Wrong approach:Producing a new message with the same key and assuming the old message disappears instantly.

Correct approach:Understand that compaction runs asynchronously and old messages may remain visible until compaction completes.

Root cause:Misunderstanding Kafka's asynchronous compaction process and timing.

#2Using log compaction on topics without keys.

Wrong approach:Setting 'cleanup.policy=compact' on a topic where messages have no keys.

Correct approach:Ensure messages have keys before enabling compaction; otherwise, use time or size-based retention.

Root cause:Not realizing compaction requires keys to identify duplicates.

#3Assuming compaction preserves global message order.

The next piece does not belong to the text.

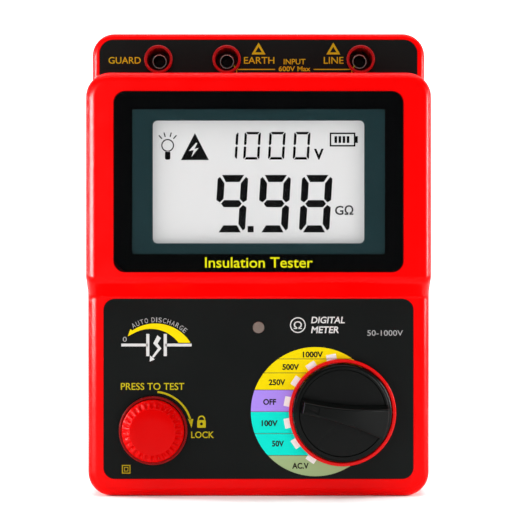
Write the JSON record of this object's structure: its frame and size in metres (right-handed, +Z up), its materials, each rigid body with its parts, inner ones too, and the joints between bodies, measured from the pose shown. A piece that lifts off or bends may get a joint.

Wrong approach:Writing consumer logic that depends on global ordering of compacted messages across keys.

Correct approach:Design consumers to handle ordering per key and tolerate out-of-order messages across keys.

Root cause:Confusing partition-level ordering guarantees with global ordering.

Key Takeaways

Log compaction keeps only the latest message per key, enabling efficient storage of current state in Kafka topics.

It runs asynchronously in the background, so old messages may remain visible temporarily after updates.

Compaction requires messages to have keys; messages without keys are not compacted.

Compaction preserves message order per key within partitions but not across different keys.

Proper configuration and tuning of compaction parameters are essential for balancing performance and storage in production.